Ukrainian President Volodymyr Zelenskyy visited the U.S. last month to lobby Congress for more assistance.
PUSHBACK
The lack of progress by Ukraine to push Russian forces back has created an opening for some members in Congress to question why the U.S. should keep sending money. A hard-right flank of Republicans, led by former President Donald Trump, the Republican front-runner in the 2024 race for the White House, is increasingly opposed to sending more money overseas. That faction was pivotal in getting Ukraine funding stripped from the last-minute 45-day funding bill that prevented a shutdown. Likewise, some European allies, including Poland, have begun to pull back on their support for the war, citing the need to prioritize their own defenses.
On Sunday after the temporary spending bill was passed, President Joe Biden warned that the cuts could hit Ukraine at a critical time. “We cannot under any circumstances allow America’s support for Ukraine to be interrupted,” Biden said, urging Congress to negotiate an aid package as soon as possible.
WHAT’S AT STAKE
The U.S. still has about $5.4 billion available that it can use to pull existing weapons from its stockpile to send to Ukraine, which should be enough in the short term based on the current usage rate, said John Hardie, deputy director of the Russia program at the Foundation for Defense of Democracies,
However, if the aid doesn’t keep flowing, Ukrainian resistance will begin to weaken soon, said Mark Cancian, a senior adviser at the Center for Strategic and International Studies. “If there’s no new money, they’re going to start feeling it by Thanksgiving,” Cancian said. The holiday falls on Nov. 23 this year.
The lack of funding now also affects next spring’s fighting, and could have a compounding effect, Hardie said. The planning for a spring counteroffensive should be starting now, “and with each passing week that just gets worse,” he said.
On Monday, the Pentagon’s top financial officer warned Congress that cutting Ukraine funding hurts the U.S. military, too — because the military’s funding to replenish the weapons systems it has sent forward is also running out.
If the pushback on U.S. funds for Ukraine “is an indicator of things to come I would say Ukraine is in trouble and so is the United States,” said John Herbst, a former U.S. ambassador to Ukraine and senior director at the Atlantic Council.
He said Russia has everything to gain if U.S. support wanes and it could cost the U.S. far more in the long run if Russia does take control of Ukraine, which would force the U.S. to further increase its military presence among NATO countries bordering Russia.
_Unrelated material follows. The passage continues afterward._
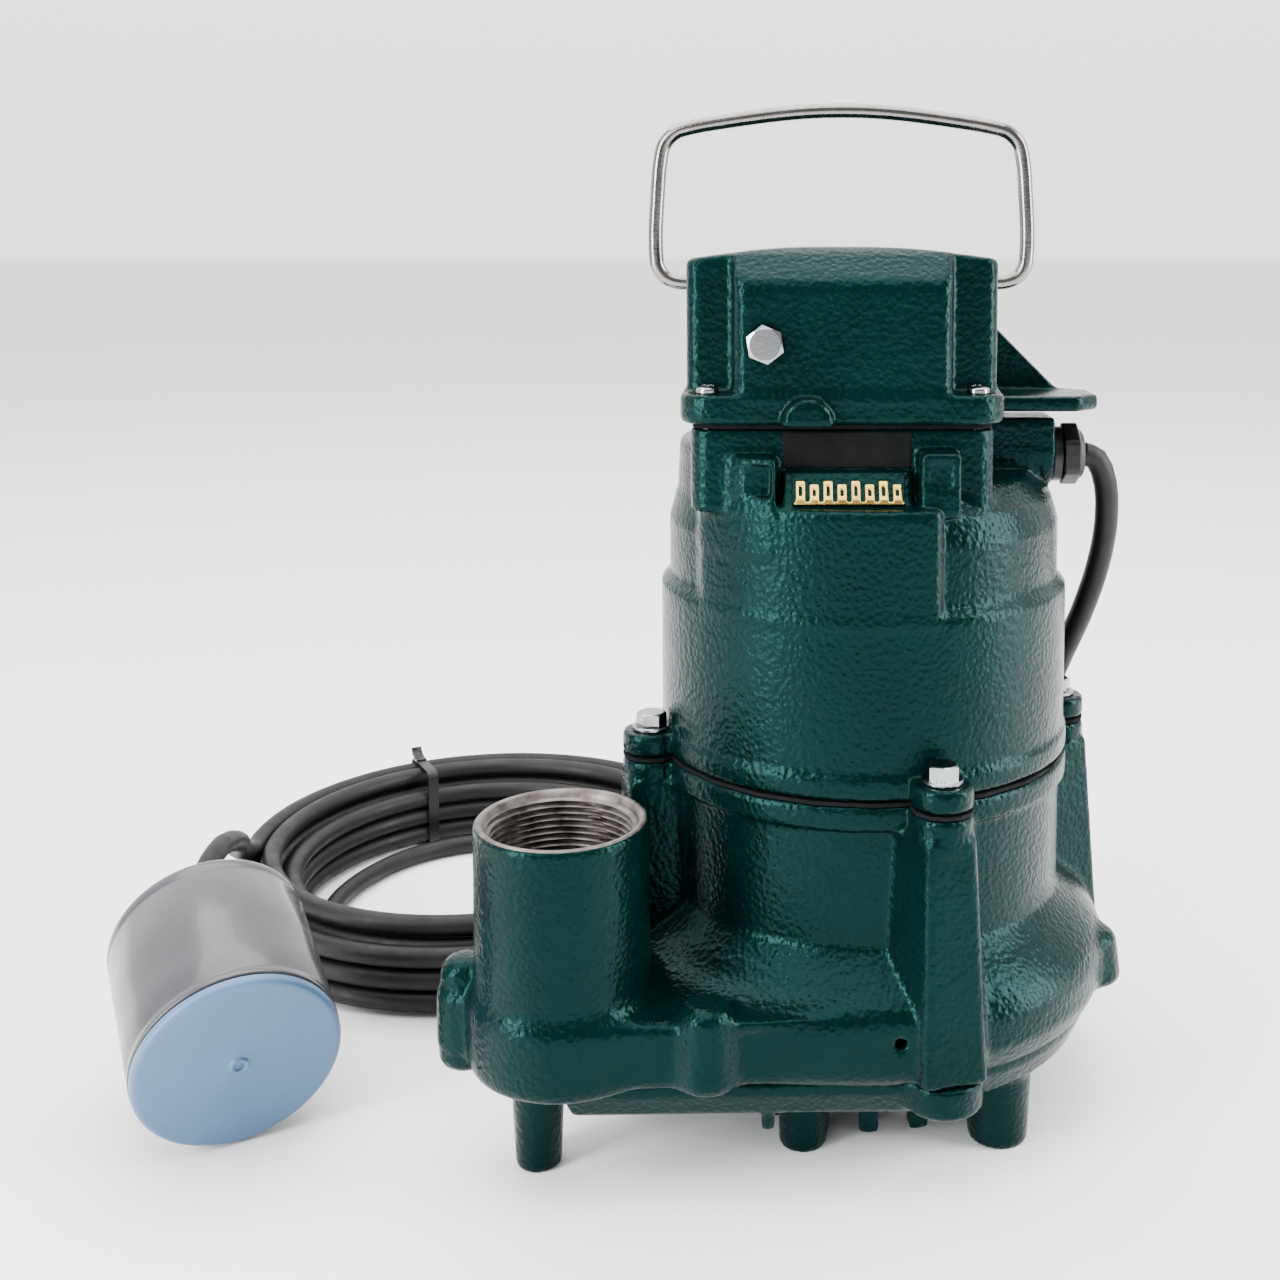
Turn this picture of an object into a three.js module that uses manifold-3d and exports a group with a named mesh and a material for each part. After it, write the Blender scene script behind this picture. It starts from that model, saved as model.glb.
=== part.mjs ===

Herbst said he thinks this pushback on Ukraine funding may just be a “one-off.” Given the support for Ukraine among many Republican lawmakers, the holdout by that small faction of hard-right Republicans “antagonized a lot of people, including many in their own party. So this may be a pyrrhic victory for them” and a future bill would see the funds restored. Party leaders on both sides emphasized the need to continue supporting Ukraine in the hours after the bill passed.
INTERNATIONAL SUPPORT
One major question is if the U.S. slows or ends its support for Ukraine, will other allies follow its example?
The U.S. dwarfs all other individual donors, but other nations have also sent large chunks of money and weapons. The 27-country European Union is poised to send about $42.2 billion in aid, including more than $17.8 billion from Germany alone and $5.9 billion through EU institutions, according to the Kiel Institute for the World Economy’s Ukraine Support Tracker.
Other top contributors include Denmark, $3.7 billion, Poland, $3.1 billion, and the Netherlands, $2.6 billion.
Some of the EU’s biggest military powers are contributing only small portions: France — the bloc’s No. 2 economy and considered neck-and-neck with Britain as Western Europe’s biggest military power — has pledged $555 million and Italy some $691 million, the tracker says.
Even far-smaller Lithuania has ponied up more: $744 million.
Britain, which is no longer in the EU, has pledged nearly $6.9 billion worth of military support for Ukraine. Norway, which is also outside the EU, has committed nearly $3.9 billion.
The other nations have also been steps ahead of the U.S. on certain lethal military equipment. It was pressure from NATO allies Poland and Britain that got Germany and eventually the U.S. to provide higher-tech tanks, and Denmark and the Netherlands formed a training coalition to spur the movement of F-16 fighter jets to Ukraine.